▶ **Items**:

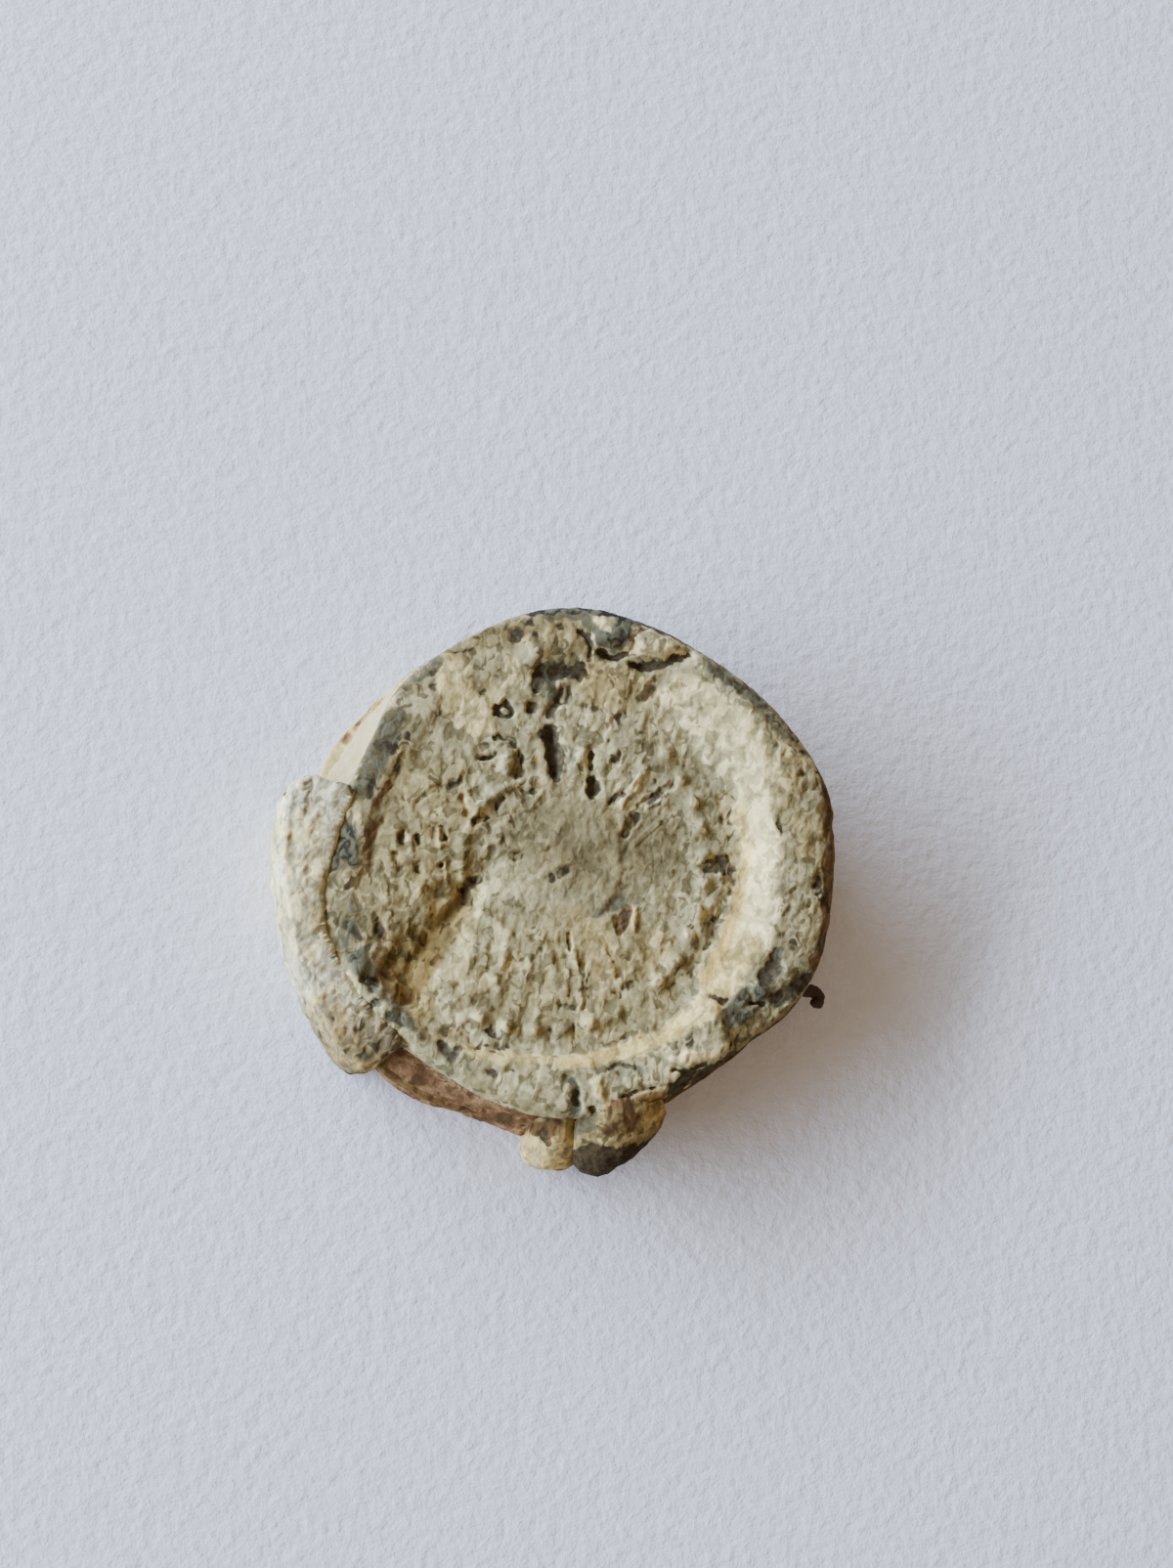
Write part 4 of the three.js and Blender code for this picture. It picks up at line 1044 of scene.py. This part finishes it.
class SealColours(bpy.types.PropertyGroup):
    """Colours of the seal and the paper."""

    crust_light: colour_property("Crust, light", "Light blobs of the lead's crust", (0.485, 0.42, 0.212))
    crust: colour_property("Crust", "Lead's crust between blobs and flecks", (0.315, 0.276, 0.137))
    crust_dark: colour_property("Crust, dark", "Dark flecks of the lead's crust", (0.16, 0.134, 0.06))
    crust_tan: colour_property("Crust, tan", "Warm smears in the lead's crust", (0.32, 0.252, 0.112))
    strap_light: colour_property("Strap, light", "Light blobs of the strap's crust", (0.83, 0.775, 0.51))
    strap: colour_property("Strap", "Strap's crust between blobs and flecks", (0.585, 0.54, 0.335))
    strap_dark: colour_property("Strap, dark", "Dark flecks of the strap's crust", (0.245, 0.222, 0.138))
    # bloom is also a painted highlight on the right slope, the valley's right bank and the beads
    bloom: colour_property("Bloom", "Cream corrosion on the slope", (0.71, 0.59, 0.275))
    bloom_shade: colour_property("Bloom, shade", "Darker cream corrosion", (0.46, 0.385, 0.17))
    bare_light: colour_property("Bare lead, light", "Light part of bare lead", (0.15, 0.148, 0.09))
    bare_dark: colour_property("Bare lead, dark", "Dark part of bare lead", (0.034, 0.033, 0.021))
    # rust is also painted shade on walls that face away from the light and where the seal meets the paper
    rust_light: colour_property("Rust, light", "Light part of rust-brown earth", (0.165, 0.105, 0.045))
    rust_dark: colour_property("Rust, dark", "Dark part of rust-brown earth", (0.09, 0.053, 0.022))
    # dimming and warmth also paint brown shade, as on the valley's left bank and the left of the floor
    dimming: colour_property("Dimming", "What dirt in the crust leaves of its colour", (0.45, 0.4, 0.34))
    warmth: colour_property("Warmth", "What warm earth in the crust leaves of its colour", (1.0, 0.86, 0.62))
    # soil is also painted shade: in the gap under the torn lip, on sides that face away from the light and
    # under the front stub
    soil: colour_property("Soil", "Dark soil in the hollows", (0.04, 0.031, 0.017))
    soil_light: colour_property("Soil, light", "Lighter soil in the hollows", (0.085, 0.068, 0.036))
    earth_light: colour_property("Earth, light", "Light part of the earth in the gap", (0.285, 0.172, 0.08))
    earth_dark: colour_property("Earth, dark", "Dark part of the earth in the gap", (0.125, 0.061, 0.027))
    pale_earth: colour_property("Earth, pale", "Earth with white crust over it", (0.5, 0.38, 0.21))
    thread: colour_property("Thread", "Dark fibre", (0.035, 0.02, 0.01))
    paper: colour_property("Paper", "Sheet under the seal", (0.77, 0.78, 0.82))


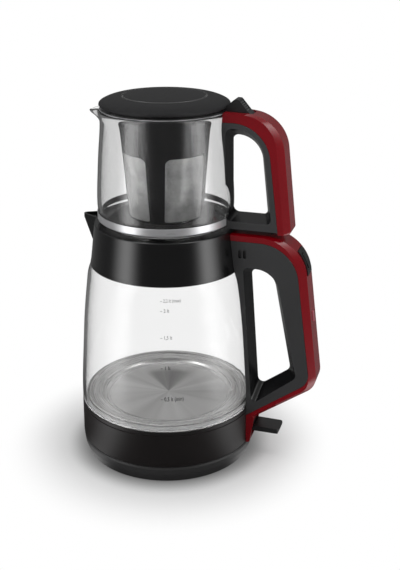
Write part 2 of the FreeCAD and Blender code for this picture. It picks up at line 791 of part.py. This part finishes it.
def make_thumb_lever():
    """Wedge-shaped thumb lever with grip ribs on its rear slope."""
    x, z = thumb_pivot
    lever = slab([(x + dx, z + dz, radius) for dx, dz, radius in thumb_profile], thumb_half)
    for step in range(5):
        share = step / 4
        rib_x = x + rib_start[0] + (rib_end[0] - rib_start[0]) * share
        rib_z = z + rib_start[1] + (rib_end[1] - rib_start[1]) * share
        lever = lever.cut(cross_pin(0.7, thumb_half - 1.4, rib_x, rib_z))
    lever = lever.cut(disc(cap_radius + 0.15, teapot_bottom, cap_edge + 30))
    return lever.cut(cross_pin(bore_radius, thumb_half + 1, x, z))


def make_teapot_lid():
    """Shallow domed lid with a ring groove, a foot ring under its brim, and a skirt in the strainer."""
    crown_height = cap_edge + cap_height
    inner = groove_radius - 0.9
    outer = groove_radius + 0.9
    crown = [
        (0, crown_height), (12, crown_height - 0.05), (24, crown_height - 0.4), (inner, crown_height - 1.15)]
    groove_floor = crown_height - 2.5
    brow = [(outer, crown_height - 1.35)] + placed(lid_brow, cap_radius, crown_height, -1)
    under = placed(lid_underside, cap_radius, crown_height, -1)
    edges = [smooth(crown)]
    edges += path([crown[-1], (inner + 0.3, groove_floor), (outer - 0.3, groove_floor), brow[0]])
    edges.append(smooth(brow))
    edges += path([brow[-1]] + under)
    edges += path([under[-1], (0, crown_height - lid_thickness), crown[0]])
    skirt = ring(strainer_mouth - 3.7, strainer_mouth - 1.3, teapot_rim - 4.9, crown_height - 3.9)
    return turned_edges(edges).fuse(skirt).removeSplitter()


def cup_radius(height):
    """Outer radius of the strainer's tapered wall."""
    share = (height - strainer_bottom) / (teapot_rim - strainer_bottom)
    return strainer_foot + (strainer_mouth - strainer_foot) * share


def make_strainer_frame():
    """Tapered cup with four windows between its posts."""
    sheet = strainer_sheet
    top = teapot_rim + 0.1
    low = strainer_bottom
    cup = turned([
        (cup_radius(low), low), (cup_radius(top), top), (cup_radius(top) - sheet, top),
        (cup_radius(low) - sheet, low + sheet), (strainer_foot - 2, low + sheet), (strainer_foot - 2, low)])
    width = strainer_foot * 0.56
    window = rounded(
        [(-width - 1.2, window_top, 5), (width + 1.2, window_top, 5), (width, window_bottom, 2),
         (-width, window_bottom, 2)],
        lambda y, z: Vector(15, y, z))
    cutter = Part.Face(window).extrude(Vector(40, 0, 0))
    for quarter in range(4):
        cup = cup.cut(cutter.copy().rotate(Vector(0, 0, 0), UP, window_turn + 90 * quarter))
    return cup


def make_strainer_rim():
    """Flange that rests on the glass rim and carries the cup."""
    low = teapot_rim + 0.1
    high = low + flange_thickness
    inner = cup_radius(low) - strainer_sheet
    outer = rim_radius - 0.6
    return turned([
        (inner, low), (outer - 0.4, low), (outer, (low + high) / 2), (outer - 0.4, high), (inner, high)])


def make_strainer_mesh():
    """Fine mesh liner inside the frame's windows and floor."""
    offset = strainer_sheet + 0.15
    sheet = 0.35
    low = strainer_bottom + strainer_sheet + 0.05
    high = window_top + 3
    return turned([
        (0, low), (cup_radius(low) - offset, low), (cup_radius(high) - offset, high),
        (cup_radius(high) - offset - sheet, high), (cup_radius(low) - offset - sheet, low + sheet),
        (0, low + sheet)])


save("base_shell", make_base_shell())
save("base_underside", make_base_underside())
save("base_foot_ring", make_base_foot_ring())
save("base_screws", make_base_screws())
save("base_connector", make_base_connector())
save("base_contacts", make_base_contacts())
save("kettle_band", make_kettle_band())
save("kettle_bottom_cover", make_bottom_cover())
save("kettle_bottom_screws", make_bottom_screws())
save("kettle_connector", make_kettle_connector())
save("thermostat", make_thermostat())
save("heating_element", make_heating_element())
save("heater_plate", make_heater_plate())
save("plate_seal", make_plate_seal())
save("kettle_glass", make_kettle_glass())
save("kettle_collar", make_collar())
save("spout_filter", make_spout_filter())
save("kettle_lid", make_kettle_lid())
save("kettle_lid_seal", make_lid_seal())
save("kettle_lid_pin", make_lid_pin())
save("kettle_handle_grip", make_kettle_grip())
save("kettle_handle_cover", make_kettle_cover())
save("indicator_lens", make_indicator_lens())
save("lid_release_button", make_release_button())
save("switch_lever", make_switch_lever())
save("switch_lever_pin", make_lever_pin())
save("teapot_glass", make_teapot_glass())
save("teapot_steel_band", make_steel_band())
save("teapot_handle_grip", make_teapot_grip())
save("teapot_handle_cover", make_teapot_cover())
save("teapot_lid", make_teapot_lid())
save("thumb_lever", make_thumb_lever())
save("thumb_lever_pin", make_thumb_pin())
save("strainer_frame", make_strainer_frame())
save("strainer_rim", make_strainer_rim())
save("strainer_mesh", make_strainer_mesh())
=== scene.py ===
import math

import bmesh
import bpy
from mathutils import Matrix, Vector


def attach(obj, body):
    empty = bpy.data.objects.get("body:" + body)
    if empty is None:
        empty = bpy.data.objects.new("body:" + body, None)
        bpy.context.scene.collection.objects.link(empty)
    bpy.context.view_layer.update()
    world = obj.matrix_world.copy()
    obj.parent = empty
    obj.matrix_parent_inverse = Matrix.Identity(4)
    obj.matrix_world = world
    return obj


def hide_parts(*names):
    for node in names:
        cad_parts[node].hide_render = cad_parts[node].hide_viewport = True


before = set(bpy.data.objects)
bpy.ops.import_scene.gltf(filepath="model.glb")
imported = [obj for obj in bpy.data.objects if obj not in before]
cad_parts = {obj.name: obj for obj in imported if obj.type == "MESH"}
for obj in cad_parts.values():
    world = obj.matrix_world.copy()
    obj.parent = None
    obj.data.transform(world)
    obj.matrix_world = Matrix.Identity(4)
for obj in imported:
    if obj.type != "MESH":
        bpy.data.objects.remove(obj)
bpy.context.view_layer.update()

MM = 0.001
MM_PER_METRE = 1000.0

# Camera, measured from the rings of the kettle and teapot in the photograph: place in metres, lens in mm
CAMERA_PLACE = Vector((0.2719, -0.7832, 0.4987))
CAMERA_DOWN = math.radians(21.93)
CAMERA_TURN = math.radians(17.0)
CAMERA_LENS = 59.68
SENSOR_WIDTH = 36.0

# Level direction from the object to the photograph's camera. The soft boxes that polished surfaces mirror
# are drawn on both sides of it, and the heater plate's painted dark fan lies opposite it.
TOWARDS_ANGLE = math.radians(19.1)
TOWARDS = (math.sin(TOWARDS_ANGLE), -math.cos(TOWARDS_ANGLE))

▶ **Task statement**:
Exactly as they stand, please print the lines from the first line of the records above down to the line that includes "of the seal", both of those included and no others.

▶ **Answer to the exercise**:
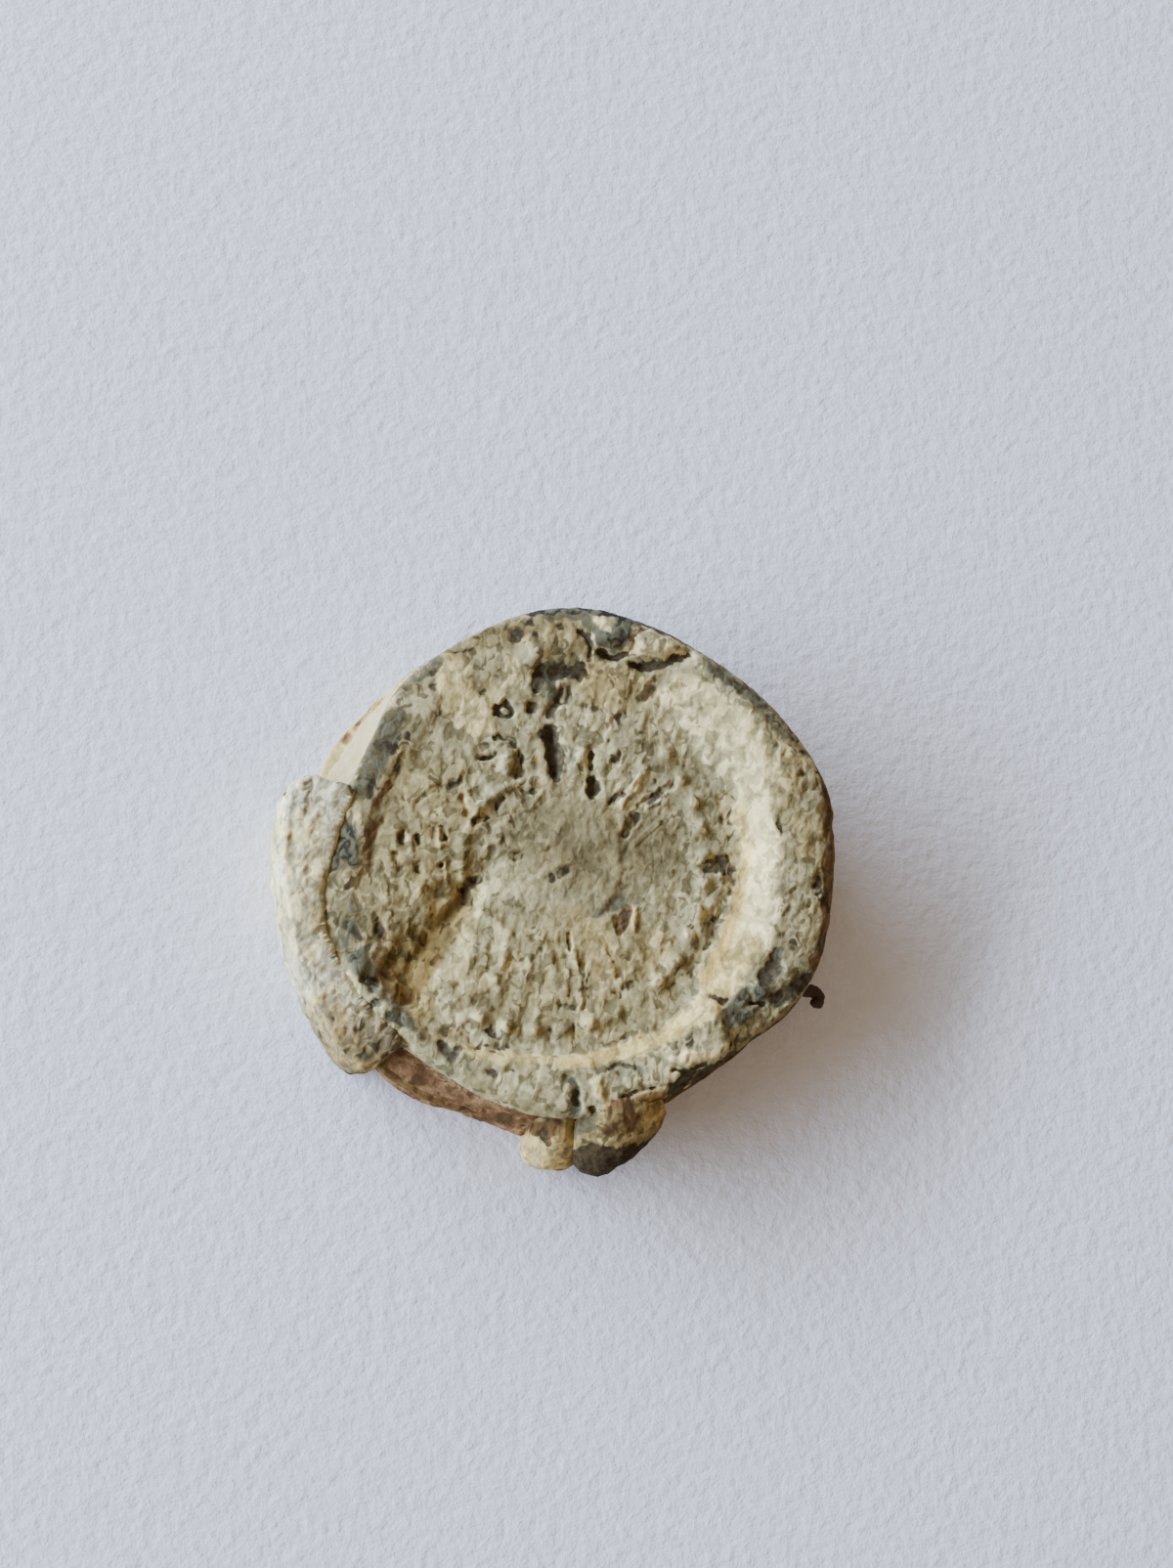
Write part 4 of the three.js and Blender code for this picture. It picks up at line 1044 of scene.py. This part finishes it.
class SealColours(bpy.types.PropertyGroup):
    """Colours of the seal and the paper."""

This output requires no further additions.